You may not rent, lease, sell, sublicense, assign or otherwise transfer the Product, this Agreement or the rights under it, whether by operation of law or otherwise (“attempted transfer”) without Exsedia’s prior written consent and payment of Exsedia then-current applicable transfer charges. Any attempted transfer without Exsedia’s prior written consent shall be a material breach of this Agreement and may, at Exsedia’s option, result in the immediate termination of the Agreement and licenses granted under this Agreement. The provisions of this section 4 shall survive the termination or expiration of this Agreement.

5. TERM AND TERMINATION.
This Agreement is effective until: (a) the license keys temporarily provided to you by Exsedia expire (thirty days (30) days after you install the Product), or (b) you acquire a regular license from Exsedia, or (c) the Agreement is terminated as further below, whichever is earlier. You may terminate the Agreement at any time by destroying and disposing of the Product with all copies and merged portions in any form. The Agreement will immediately and automatically terminate without notice if you fail to comply with any term or condition of this Agreement. You further agree upon termination to promptly destroy the Product with all copies and merged portions in any form.

6. LIMITED WARRANTY.
Exsedia provides the Software to you "as is" with no warranty provisions.
THE WARRANTIES SET FORTH IN THIS SECTION 6 ARE EXCLUSIVE. NEITHER EXSEDIA NOR ITS LICENSORS MAKE ANY OTHER WARRANTIES, EXPRESS, IMPLIED, OR STATUTORY, WITH RESPECT TO THE PRODUCT OR OTHER MATERIAL PROVIDED UNDER THIS AGREEMENT. EXSEDIA AND ITS LICENSORS SPECIFICALLY DISCLAIM ALL IMPLIED WARRANTIES OF MERCHANTABILITY AND FITNESS FOR A PARTICULAR PURPOSE AND NON-INFRINGEMENT OF INTELLECTUAL PROPERTY.

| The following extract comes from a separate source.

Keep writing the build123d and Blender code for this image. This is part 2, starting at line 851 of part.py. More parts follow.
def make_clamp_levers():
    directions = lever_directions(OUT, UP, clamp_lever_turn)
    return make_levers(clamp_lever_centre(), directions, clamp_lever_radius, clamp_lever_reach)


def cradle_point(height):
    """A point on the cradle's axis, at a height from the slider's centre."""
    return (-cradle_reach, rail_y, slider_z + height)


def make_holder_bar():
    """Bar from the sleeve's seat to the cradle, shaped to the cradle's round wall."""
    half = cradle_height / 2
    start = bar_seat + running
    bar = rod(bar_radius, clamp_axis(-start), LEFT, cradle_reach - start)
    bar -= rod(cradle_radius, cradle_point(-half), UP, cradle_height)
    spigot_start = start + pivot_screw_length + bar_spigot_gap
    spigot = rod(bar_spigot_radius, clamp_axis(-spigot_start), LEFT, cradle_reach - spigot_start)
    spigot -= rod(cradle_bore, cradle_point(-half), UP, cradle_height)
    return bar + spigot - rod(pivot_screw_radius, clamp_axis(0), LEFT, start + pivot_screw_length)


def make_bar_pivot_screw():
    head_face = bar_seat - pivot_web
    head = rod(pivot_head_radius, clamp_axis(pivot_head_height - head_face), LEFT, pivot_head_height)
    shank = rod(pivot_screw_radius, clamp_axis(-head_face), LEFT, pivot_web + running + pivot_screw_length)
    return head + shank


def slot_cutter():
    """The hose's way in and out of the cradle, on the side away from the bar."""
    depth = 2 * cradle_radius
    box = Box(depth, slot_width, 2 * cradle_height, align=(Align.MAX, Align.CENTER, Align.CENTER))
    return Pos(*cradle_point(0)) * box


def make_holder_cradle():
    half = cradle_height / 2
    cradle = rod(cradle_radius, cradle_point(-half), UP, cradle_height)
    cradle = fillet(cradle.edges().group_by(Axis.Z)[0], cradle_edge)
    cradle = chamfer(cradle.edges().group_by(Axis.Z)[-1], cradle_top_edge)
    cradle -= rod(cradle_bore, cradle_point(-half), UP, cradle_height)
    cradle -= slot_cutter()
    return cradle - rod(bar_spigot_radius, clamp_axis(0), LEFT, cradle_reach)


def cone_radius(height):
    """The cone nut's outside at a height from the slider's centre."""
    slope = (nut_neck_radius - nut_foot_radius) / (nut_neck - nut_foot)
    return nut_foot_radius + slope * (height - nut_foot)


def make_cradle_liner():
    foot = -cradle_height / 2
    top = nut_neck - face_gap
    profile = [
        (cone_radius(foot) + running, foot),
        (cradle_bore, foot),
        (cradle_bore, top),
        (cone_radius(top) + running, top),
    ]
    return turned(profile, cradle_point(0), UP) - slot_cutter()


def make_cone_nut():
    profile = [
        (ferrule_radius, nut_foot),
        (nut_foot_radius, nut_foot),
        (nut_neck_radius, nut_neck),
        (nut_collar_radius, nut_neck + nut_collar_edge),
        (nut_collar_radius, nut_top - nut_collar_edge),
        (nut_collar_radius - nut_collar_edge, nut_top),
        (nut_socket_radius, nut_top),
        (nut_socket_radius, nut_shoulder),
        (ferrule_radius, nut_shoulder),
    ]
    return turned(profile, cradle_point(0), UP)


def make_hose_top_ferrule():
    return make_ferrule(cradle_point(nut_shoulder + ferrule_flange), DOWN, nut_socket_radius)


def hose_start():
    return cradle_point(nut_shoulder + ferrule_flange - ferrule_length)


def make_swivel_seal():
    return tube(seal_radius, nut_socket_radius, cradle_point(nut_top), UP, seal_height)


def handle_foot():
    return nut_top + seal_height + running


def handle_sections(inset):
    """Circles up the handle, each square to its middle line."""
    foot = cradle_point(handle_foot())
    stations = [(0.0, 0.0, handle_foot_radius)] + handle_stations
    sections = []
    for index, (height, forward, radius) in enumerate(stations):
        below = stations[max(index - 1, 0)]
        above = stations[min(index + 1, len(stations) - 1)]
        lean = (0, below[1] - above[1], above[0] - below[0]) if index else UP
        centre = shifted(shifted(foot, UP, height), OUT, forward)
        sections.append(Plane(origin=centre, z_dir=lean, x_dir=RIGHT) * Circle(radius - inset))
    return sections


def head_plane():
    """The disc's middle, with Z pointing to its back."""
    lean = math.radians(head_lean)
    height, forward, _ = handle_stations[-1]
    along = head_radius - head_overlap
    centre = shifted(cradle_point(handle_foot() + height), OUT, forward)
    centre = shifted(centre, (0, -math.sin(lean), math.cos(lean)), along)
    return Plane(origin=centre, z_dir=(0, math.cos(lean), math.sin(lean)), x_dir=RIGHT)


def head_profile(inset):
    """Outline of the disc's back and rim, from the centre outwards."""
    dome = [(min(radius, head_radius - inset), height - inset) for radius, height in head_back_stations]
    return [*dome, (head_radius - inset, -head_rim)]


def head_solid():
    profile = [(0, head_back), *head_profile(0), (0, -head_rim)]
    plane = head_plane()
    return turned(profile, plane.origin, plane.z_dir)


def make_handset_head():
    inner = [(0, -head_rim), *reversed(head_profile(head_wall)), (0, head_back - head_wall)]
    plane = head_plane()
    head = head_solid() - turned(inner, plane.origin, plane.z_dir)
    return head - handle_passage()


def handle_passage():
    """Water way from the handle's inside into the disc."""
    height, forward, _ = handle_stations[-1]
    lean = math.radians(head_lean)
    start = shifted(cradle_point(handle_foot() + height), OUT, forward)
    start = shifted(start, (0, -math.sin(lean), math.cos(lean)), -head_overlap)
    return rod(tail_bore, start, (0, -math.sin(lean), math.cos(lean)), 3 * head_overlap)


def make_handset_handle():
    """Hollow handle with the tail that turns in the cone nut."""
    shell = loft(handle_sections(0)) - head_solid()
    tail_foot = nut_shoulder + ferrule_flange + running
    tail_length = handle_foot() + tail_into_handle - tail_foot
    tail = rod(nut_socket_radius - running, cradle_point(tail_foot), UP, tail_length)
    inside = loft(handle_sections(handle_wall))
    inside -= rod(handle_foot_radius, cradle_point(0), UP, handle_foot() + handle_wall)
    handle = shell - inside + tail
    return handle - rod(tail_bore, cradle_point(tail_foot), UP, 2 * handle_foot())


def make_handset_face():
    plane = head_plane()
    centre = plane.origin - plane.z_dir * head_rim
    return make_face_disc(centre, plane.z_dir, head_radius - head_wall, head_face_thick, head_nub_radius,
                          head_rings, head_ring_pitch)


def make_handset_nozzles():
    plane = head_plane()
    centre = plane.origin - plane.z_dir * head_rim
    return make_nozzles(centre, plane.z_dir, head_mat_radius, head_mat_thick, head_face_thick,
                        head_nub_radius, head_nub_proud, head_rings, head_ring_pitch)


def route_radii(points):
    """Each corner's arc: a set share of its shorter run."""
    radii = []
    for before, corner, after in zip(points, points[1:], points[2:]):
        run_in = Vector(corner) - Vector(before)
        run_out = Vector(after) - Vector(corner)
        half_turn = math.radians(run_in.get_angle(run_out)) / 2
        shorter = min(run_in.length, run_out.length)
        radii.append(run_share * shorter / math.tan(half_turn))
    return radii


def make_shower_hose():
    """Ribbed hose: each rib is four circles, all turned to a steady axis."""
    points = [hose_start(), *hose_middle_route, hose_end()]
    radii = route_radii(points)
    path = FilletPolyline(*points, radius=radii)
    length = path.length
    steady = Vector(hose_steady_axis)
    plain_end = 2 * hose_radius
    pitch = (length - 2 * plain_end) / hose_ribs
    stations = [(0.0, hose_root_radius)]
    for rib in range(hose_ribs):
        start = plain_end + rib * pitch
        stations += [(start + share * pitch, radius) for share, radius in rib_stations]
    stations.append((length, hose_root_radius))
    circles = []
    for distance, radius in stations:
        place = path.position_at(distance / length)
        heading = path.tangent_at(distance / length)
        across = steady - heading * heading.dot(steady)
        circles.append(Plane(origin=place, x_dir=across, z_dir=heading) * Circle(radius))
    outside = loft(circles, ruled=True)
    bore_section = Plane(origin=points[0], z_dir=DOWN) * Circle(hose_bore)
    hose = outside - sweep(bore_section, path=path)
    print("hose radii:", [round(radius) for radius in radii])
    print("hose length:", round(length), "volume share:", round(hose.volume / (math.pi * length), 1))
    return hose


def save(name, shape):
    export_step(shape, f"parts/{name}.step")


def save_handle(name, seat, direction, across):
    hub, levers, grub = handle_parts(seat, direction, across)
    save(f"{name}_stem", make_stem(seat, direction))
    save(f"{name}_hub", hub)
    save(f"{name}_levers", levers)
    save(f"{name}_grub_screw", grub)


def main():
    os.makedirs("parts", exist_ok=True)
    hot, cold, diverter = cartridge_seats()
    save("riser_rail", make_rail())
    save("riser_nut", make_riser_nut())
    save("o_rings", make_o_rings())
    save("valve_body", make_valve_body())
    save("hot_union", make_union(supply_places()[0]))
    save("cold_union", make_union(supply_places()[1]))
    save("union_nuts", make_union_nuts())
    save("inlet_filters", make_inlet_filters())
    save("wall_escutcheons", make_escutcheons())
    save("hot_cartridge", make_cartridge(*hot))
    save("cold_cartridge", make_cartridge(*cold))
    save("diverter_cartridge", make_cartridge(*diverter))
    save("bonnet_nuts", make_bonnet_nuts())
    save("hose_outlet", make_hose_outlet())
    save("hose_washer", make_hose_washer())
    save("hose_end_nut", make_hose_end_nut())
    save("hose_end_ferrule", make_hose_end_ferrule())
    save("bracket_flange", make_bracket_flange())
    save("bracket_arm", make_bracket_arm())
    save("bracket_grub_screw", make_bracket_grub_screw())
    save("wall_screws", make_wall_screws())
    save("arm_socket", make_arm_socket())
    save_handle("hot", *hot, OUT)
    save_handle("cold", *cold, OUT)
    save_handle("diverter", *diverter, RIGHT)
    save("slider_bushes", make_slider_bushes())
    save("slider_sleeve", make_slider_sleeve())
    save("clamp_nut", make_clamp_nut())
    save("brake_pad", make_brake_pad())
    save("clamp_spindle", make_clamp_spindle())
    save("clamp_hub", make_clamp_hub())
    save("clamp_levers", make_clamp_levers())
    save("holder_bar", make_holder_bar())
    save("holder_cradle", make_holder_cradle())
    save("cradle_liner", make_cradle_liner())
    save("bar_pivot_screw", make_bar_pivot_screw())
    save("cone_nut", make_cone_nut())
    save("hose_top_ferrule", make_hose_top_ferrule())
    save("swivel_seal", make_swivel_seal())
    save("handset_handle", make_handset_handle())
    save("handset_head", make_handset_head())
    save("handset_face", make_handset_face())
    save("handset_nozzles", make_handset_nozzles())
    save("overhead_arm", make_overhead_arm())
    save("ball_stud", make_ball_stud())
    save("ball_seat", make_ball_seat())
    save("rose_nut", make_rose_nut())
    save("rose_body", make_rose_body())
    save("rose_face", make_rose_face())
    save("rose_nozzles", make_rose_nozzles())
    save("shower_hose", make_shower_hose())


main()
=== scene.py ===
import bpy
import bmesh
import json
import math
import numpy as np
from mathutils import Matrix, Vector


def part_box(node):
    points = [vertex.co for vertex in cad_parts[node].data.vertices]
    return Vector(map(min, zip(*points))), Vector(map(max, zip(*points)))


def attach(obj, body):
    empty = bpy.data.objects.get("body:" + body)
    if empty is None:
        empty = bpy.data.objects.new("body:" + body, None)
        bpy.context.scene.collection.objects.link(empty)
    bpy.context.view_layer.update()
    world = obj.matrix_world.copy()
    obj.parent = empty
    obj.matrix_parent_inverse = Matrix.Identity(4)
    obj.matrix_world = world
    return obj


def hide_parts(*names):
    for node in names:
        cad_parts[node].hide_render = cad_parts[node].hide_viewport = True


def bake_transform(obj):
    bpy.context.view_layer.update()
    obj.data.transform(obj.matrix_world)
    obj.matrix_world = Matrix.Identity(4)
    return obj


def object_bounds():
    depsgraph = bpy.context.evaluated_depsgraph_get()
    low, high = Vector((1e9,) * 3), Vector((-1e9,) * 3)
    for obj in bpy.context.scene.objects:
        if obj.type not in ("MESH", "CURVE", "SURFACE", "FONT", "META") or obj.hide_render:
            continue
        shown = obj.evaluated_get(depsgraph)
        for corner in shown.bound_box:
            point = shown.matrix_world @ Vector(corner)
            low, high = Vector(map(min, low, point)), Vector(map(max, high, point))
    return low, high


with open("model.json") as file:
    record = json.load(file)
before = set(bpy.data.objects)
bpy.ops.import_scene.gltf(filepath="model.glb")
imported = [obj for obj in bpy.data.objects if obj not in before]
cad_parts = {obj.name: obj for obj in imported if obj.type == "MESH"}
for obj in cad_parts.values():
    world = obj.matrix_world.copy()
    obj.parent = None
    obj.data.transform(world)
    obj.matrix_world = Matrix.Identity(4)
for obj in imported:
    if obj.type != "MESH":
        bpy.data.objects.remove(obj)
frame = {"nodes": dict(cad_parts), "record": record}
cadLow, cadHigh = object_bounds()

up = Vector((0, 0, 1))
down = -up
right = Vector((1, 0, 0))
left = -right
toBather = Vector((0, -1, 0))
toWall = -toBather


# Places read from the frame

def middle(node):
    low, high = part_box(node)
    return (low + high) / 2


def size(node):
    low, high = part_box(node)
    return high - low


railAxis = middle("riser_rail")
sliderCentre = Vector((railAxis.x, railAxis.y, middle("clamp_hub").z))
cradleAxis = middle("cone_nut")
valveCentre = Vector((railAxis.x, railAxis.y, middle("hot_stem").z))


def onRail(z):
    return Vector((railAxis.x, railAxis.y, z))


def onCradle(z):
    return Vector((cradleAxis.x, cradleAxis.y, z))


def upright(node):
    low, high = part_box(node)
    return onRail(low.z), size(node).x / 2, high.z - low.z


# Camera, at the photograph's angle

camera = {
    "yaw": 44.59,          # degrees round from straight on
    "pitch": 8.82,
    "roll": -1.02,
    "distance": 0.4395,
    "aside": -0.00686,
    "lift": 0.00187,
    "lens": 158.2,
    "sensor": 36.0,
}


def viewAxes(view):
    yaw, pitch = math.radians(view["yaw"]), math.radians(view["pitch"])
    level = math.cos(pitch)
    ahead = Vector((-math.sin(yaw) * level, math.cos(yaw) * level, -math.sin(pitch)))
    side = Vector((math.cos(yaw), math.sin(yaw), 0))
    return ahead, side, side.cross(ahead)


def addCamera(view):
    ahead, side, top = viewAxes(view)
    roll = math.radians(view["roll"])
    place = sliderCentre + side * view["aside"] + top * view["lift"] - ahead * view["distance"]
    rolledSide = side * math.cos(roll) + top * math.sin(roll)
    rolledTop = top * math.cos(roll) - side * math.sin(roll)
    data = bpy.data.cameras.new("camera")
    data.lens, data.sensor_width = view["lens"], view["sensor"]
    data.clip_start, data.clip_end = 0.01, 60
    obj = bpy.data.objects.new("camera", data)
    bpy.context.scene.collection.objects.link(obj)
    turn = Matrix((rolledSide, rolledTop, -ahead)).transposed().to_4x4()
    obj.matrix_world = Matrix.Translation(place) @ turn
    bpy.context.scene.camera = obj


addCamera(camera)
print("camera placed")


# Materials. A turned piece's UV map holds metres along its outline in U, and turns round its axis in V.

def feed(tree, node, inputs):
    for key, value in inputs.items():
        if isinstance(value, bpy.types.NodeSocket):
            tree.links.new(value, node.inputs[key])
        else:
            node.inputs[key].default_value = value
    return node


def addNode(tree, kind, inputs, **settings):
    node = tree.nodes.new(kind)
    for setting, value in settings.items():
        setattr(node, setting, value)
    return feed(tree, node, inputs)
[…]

7. LIMITATION OF LIABILITY.
EXCEPT WHERE THIS EXCLUSION OR RESTRICTION OF LIABILITY WOULD BE VOID OR INEFFECTIVE UNDER APPLICABLE LAW, IN NO EVENT SHALL EXSEDIA OR ITS LICENSORS BE LIABLE FOR INDIRECT, SPECIAL, INCIDENTAL, OR CONSEQUENTIAL DAMAGES (INCLUDING LOST PROFITS OR SAVINGS) WHETHER BASED ON CONTRACT, TORT OR ANY OTHER LEGAL THEORY, EVEN IF EXSEDIA OR ITS LICENSORS HAVE BEEN ADVISED OF THE POSSIBILITY OF SUCH DAMAGES. IN NO EVENT SHALL EXSEDIA OR ITS LICENSOR’S LIABILITY UNDER THIS AGREEMENT EXCEED THE AMOUNT PAID BY YOU FOR THE PRODUCT OR SERVICE GIVING RISE TO THE CLAIM. IN THE CASE WHERE NO AMOUNT WAS PAID, EXSEDIA AND ITS LICENSORS SHALL HAVE NO LIABILITY FOR ANY DAMAGES WHATSOEVER.

NEITHER EXSEDIA NOR ITS LICENSORS SHALL BE LIABLE FOR ANY DAMAGES RESULTING FROM OR IN CONNECTION WITH THE USE OF THE PRODUCT IN ANY APPLICATION WHERE THE FAILURE OR INACCURACY OF THE PRODUCT MIGHT RESULT IN DEATH OR PERSONAL INJURY.

8. INDEMNIFICATION.
YOU AGREE TO INDEMNIFY AND HOLD HARMLESS EXSEDIA AND ITS LICENSORS FROM ANY CLAIMS, LOSS, COST, DAMAGE, EXPENSE, OR LIABILITY, INCLUDING ATTORNEYS' FEES, ARISING OUT OF OR IN CONNECTION WITH YOUR USE OF PRODUCT AS DESCRIBED IN SECTION 7.

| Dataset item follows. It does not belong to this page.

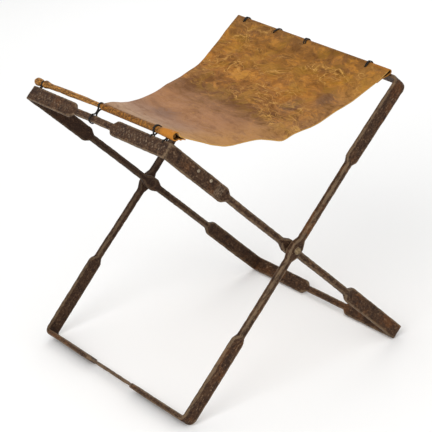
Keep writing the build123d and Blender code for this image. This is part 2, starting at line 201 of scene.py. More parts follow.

9. CONTROLLING LAW AND JURISDICTION.
This Agreement shall be governed by and construed under the laws of Malaysia. All disputes arising out of or in relation to this Agreement shall be submitted to the exclusive jurisdiction of Selangor when the laws of Malaysia apply. This section shall not restrict Exsedia’s right to bring an action against you in the jurisdiction where your place of business is located.

10. WAIVER.
The waiver by either party of a breach of any term of this Agreement shall not constitute a waiver of any subsequent breach of this Agreement.

11. ENTIRE AGREEMENT.
This Agreement contains the parties' entire understanding relating to its subject matter and supersedes all prior or contemporaneous agreements, including but not limited to any purchase order terms and conditions, except valid license agreements related to the subject matter of this Agreement (which are physically signed by you and an authorized agent of Exsedia) either referenced in the purchase order or otherwise governing this subject matter. By clicking on the “ACCEPT” button (in order to download the Product onto your computer) or by installing the Product onto your computer, you acknowledge that you have read, understood and agreed to this Agreement as being effective for all purpose as of the Effective Date.